## [PROBLEM]
Copy each line that has the string "attach" somewhere in it.

## [DATA EXCERPT]
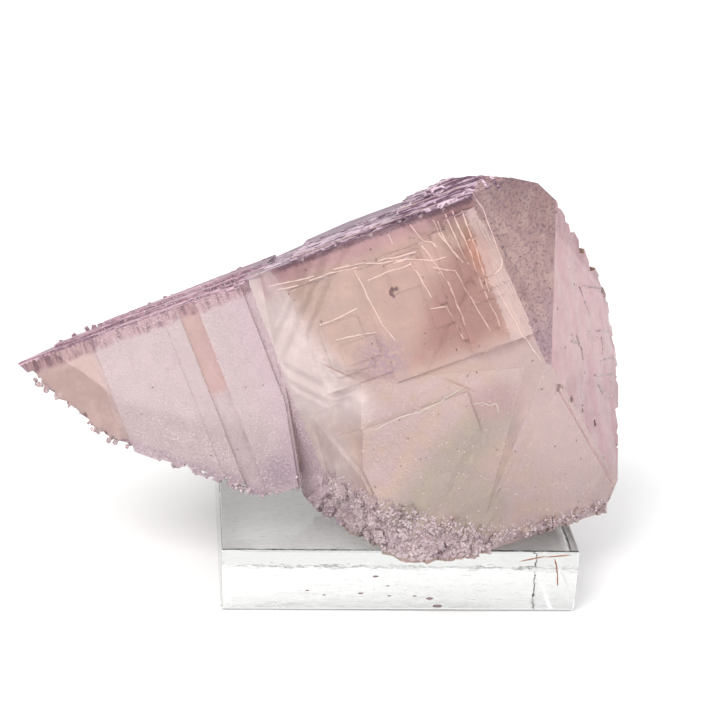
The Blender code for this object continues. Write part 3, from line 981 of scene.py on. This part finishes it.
def build_inclusion(crystal, look):
    """The one large dark inclusion on the upper front: an uneven, hooked grain."""
    centre = front_point(surface_tree(crystal), *INCLUSION, INCLUSION_SIZE * 0.1 * MM)
    draw = random.Random(INCLUSION_SEED)
    grain = bmesh.new()
    for step in range(INCLUSION_KNOBS):
        turn = math.radians(50 + 45 * step)
        arm = Vector((math.cos(turn), 0, math.sin(turn))) * INCLUSION_SIZE * 0.42
        radius = INCLUSION_SIZE * (0.3 - 0.035 * step)
        for vert in bmesh.ops.create_icosphere(grain, subdivisions=2, radius=radius)["verts"]:
            vert.co *= 1 + draw.uniform(-0.12, 0.12)
            vert.co.y *= 0.45
            vert.co += arm
    bmesh.ops.transform(grain, matrix=cube_axes().to_3x3().to_4x4() @ Matrix.Scale(MM, 4),
                        verts=grain.verts)
    bmesh.ops.translate(grain, verts=grain.verts, vec=centre)
    return placed("inclusion", plain_mesh("inclusion", grain, fleck_material(look, "inclusion")))


def cube_shape(node):
    return node("GeometryNodeMeshCube", None, Size=(1, 1, 1)).outputs["Mesh"]


def fleck_shape(node):
    ball = node("GeometryNodeMeshIcoSphere", None, Radius=0.5, Subdivisions=1)
    return node("GeometryNodeTransform", None, Geometry=ball.outputs["Mesh"],
                Scale=(1, 0.7, 0.25)).outputs[0]


def face_values(crystal):
    """The crystal's faces: their kinds, and their centres and normals."""
    mesh = crystal.data
    _, _, normals, centres = mesh_arrays(mesh)
    kinds = {name: np.empty(len(mesh.polygons), np.float32) for name in KINDS}
    for name, values in kinds.items():
        mesh.attributes[name].data.foreach_get("value", values)
    return kinds, normals, centres


def frosted_share(centres):
    """1 for each face centre that lies on a frosted panel of the plate, 0 for the others."""
    x = seen_from_heart(centres)[:, 0]
    smooth = (x < TIP_END) | ((x > BAND[0]) & (x < BAND[1]))
    return np.where(smooth, 0.0, 1.0)


def crust_share(kinds, normals, centres):
    """How thick the crust of small cubes is on each face: full at the foot, thin further up."""
    top = np.interp(centres[:, 0] / MM, *zip(*CRUST_TOP))
    height = centres[:, 2] / MM
    share = np.clip((top - height) / CRUST_FADE, 0, 1) * (1 - kinds["plate"])
    share *= (normals[:, 1] < 0.2) & (height > CRUST_FOOT)
    return share.astype(np.float32)


# ---------------- operators

class FLUORITE_OT_crystal(bpy.types.Operator):
    """Builds the refined crystal over its solid"""
    bl_idname = "fluorite.crystal"
    bl_label = "Crystal"

    def execute(self, context):
        crystal = build_crystal(context.scene.fluorite_crystal)
        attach(crystal, BODY)
        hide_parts("fluorite")
        return {"FINISHED"}


class FLUORITE_OT_grains(bpy.types.Operator):
    """Sets the small cubes of the crust and the dark flecks"""
    bl_idname = "fluorite.grains"
    bl_label = "Crust and flecks"

    def execute(self, context):
        look, colours = context.scene.fluorite_grains, context.scene.fluorite_crystal
        crystal = bpy.data.objects["fluorite_crystal"]
        kinds, normals, centres = face_values(crystal)
        fleck = kinds["upper_front"] + kinds["lower"] * 0.6 + kinds["bevel"] * 2.5
        fleck = fleck + kinds["plate"] * 0.3 + kinds["right"] * 0.5
        sparkle = kinds["lower"] * 0.1 + kinds["plate"] * frosted_share(centres)
        for grains in (
            scattered(crystal, "crust_cubes", crust_share(kinds, normals, centres), cube_shape,
                      cube_material(look), look.cube_density, look.cube_size, 0.3,
                      -0.1 * look.cube_size, seed=3),
            scattered(crystal, "dark_flecks", fleck, fleck_shape, fleck_material(look),
                      look.fleck_density, look.fleck_size, 0.3, -0.05 * MM, seed=8),
            scattered(crystal, "frost_grains", sparkle, cube_shape, frost_material(look),
                      look.sparkle_density, look.sparkle_size, 0.4, 0.0, seed=5),
            build_growth_lines(crystal, look, colours),
            build_top_ledges(crystal, look, colours),
            build_inclusion(crystal, look),
        ):
            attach(grains, BODY)
        return {"FINISHED"}


def build_base_marks(look):
    """Specks and rusty scratches on the front of the base, as one mesh."""
    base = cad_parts["acrylic_base"]
    front = min((base.matrix_world @ Vector(corner)).y for corner in base.bound_box)
    shape = bmesh.new()
    marks = [(x, z, width, width * 0.35, 0.0) for x, z, width in BASE_SPECKS]
    for x0, z0, x1, z1 in BASE_SCRATCHES:
        run, rise = x1 - x0, z1 - z0
        marks.append(((x0 + x1) / 2, (z0 + z1) / 2, math.hypot(run, rise), SCRATCH_WIDTH,
                      math.atan2(rise, run)))
    for x, z, wide, tall, slant in marks:
        made = bmesh.ops.create_icosphere(shape, subdivisions=2, radius=0.5 * MM)["verts"]
        bmesh.ops.scale(shape, verts=made, vec=(wide, MARK_DEPTH, tall))
        bmesh.ops.rotate(shape, verts=made, matrix=Matrix.Rotation(-slant, 3, "Y"))
        bmesh.ops.translate(shape, verts=made, vec=(x * MM, front, z * MM))
    return placed("base_marks", plain_mesh("base_marks", shape, marks_material(look)))


class FLUORITE_OT_base(bpy.types.Operator):
    """Finishes the acrylic base and sets the marks on it"""
    bl_idname = "fluorite.base"
    bl_label = "Acrylic base"

    def execute(self, context):
        look = context.scene.fluorite_base
        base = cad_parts["acrylic_base"]
        base.data.materials.clear()
        base.data.materials.append(acrylic_material(look))
        marks = build_base_marks(look)
        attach(marks, BODY)
        return {"FINISHED"}


def area_light(name, place, width, power, tint):
    """A square lamp that looks at the middle of the specimen."""
    lamp = bpy.data.lights.new(name, "AREA")
    lamp.size, lamp.energy, lamp.color = width, power, tint
    light = placed(name, lamp)
    light.location = place
    light.rotation_euler = (LIT_PLACE - light.location).to_track_quat("-Z", "Y").to_euler()


def swept_floor(look):
    """A floor that curves up into a backdrop."""
    start = FLOOR_REACH - FLOOR_BEND
    outline = [(-FLOOR_REACH, 0.0), (start, 0.0)]
    for step in range(1, BEND_STEPS + 1):
        angle = math.radians(90 * step / BEND_STEPS)
        outline.append((start + FLOOR_BEND * math.sin(angle), FLOOR_BEND * (1 - math.cos(angle))))
    outline.append((FLOOR_REACH, FLOOR_RISE + FLOOR_DROP))
    shape = bmesh.new()
    rows = [[shape.verts.new((side, y, z - FLOOR_DROP)) for side in (-FLOOR_SIDE, FLOOR_SIDE)]
            for y, z in outline]
    for (a, b), (c, d) in zip(rows, rows[1:]):
        shape.faces.new((a, b, d, c))
    mesh = plain_mesh("studio_floor", shape, floor_material(look))
    mesh.shade_smooth()
    return placed("studio_floor", mesh)


class FLUORITE_OT_studio(bpy.types.Operator):
    """Sets the floor, the backdrop, the lights and the camera"""
    bl_idname = "fluorite.studio"
    bl_label = "Studio"

    def execute(self, context):
        look = context.scene.fluorite_studio
        swept_floor(look)
        area_light("key", (-0.5, -0.55, 0.8), 0.7, look.key, (1, 0.98, 0.96))
        area_light("fill", (0.7, -0.3, 0.5), 0.6, look.fill, (0.96, 0.97, 1))
        world = bpy.data.worlds.new("soft_sky")
        world.use_nodes = True
        sky = world.node_tree.nodes["Background"]
        sky.inputs["Color"].default_value = (1, 1, 1, 1)
        sky.inputs["Strength"].default_value = look.sky
        context.scene.world = world
        context.scene.view_settings.view_transform = "Standard"

        lens = bpy.data.cameras.new("camera")
        lens.lens = CAMERA_LENS
        camera = placed("camera", lens)
        azimuth, elevation, roll = CAMERA_ANGLES
        aim = turned(azimuth, "Z") @ turned(90 - elevation, "X") @ turned(roll, "Z")
        camera.matrix_world = Matrix.Translation(CAMERA_PLACE) @ aim
        context.scene.camera = camera
        return {"FINISHED"}


class FLUORITE_PT_panel(bpy.types.Panel):
    """Lists the pieces and their settings"""
    bl_label = "Fluorite specimen"
    bl_idname = "FLUORITE_PT_panel"
    bl_space_type = "VIEW_3D"
    bl_region_type = "UI"
    bl_category = "Fluorite"

    def draw(self, context):
        for operator, name in STEPS:
            box = self.layout.box()
            box.operator(operator.bl_idname)
            look = getattr(context.scene, name)
            for setting in look.__annotations__:
                box.prop(look, setting)


STEPS = (
    (FLUORITE_OT_crystal, "fluorite_crystal"),
    (FLUORITE_OT_grains, "fluorite_grains"),
    (FLUORITE_OT_base, "fluorite_base"),
    (FLUORITE_OT_studio, "fluorite_studio"),
)
LOOKS = (CrystalLook, GrainLook, BaseLook, StudioLook)
CLASSES = (*LOOKS, *(operator for operator, _ in STEPS), FLUORITE_PT_panel)


def register():
    for made in CLASSES:
        bpy.utils.register_class(made)
    for look, (_, name) in zip(LOOKS, STEPS):
        setattr(bpy.types.Scene, name, bpy.props.PointerProperty(type=look))


def unregister():
    for _, name in STEPS:
        delattr(bpy.types.Scene, name)
    for made in reversed(CLASSES):
        bpy.utils.unregister_class(made)


def main():
    register()
    bpy.ops.fluorite.crystal()
    bpy.ops.fluorite.grains()
    bpy.ops.fluorite.base()
    bpy.ops.fluorite.studio()


if __name__ == "__main__":
    main()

## [RESPONSE FOR THIS EXERCISE]
        attach(crystal, BODY)
            attach(grains, BODY)
        attach(marks, BODY)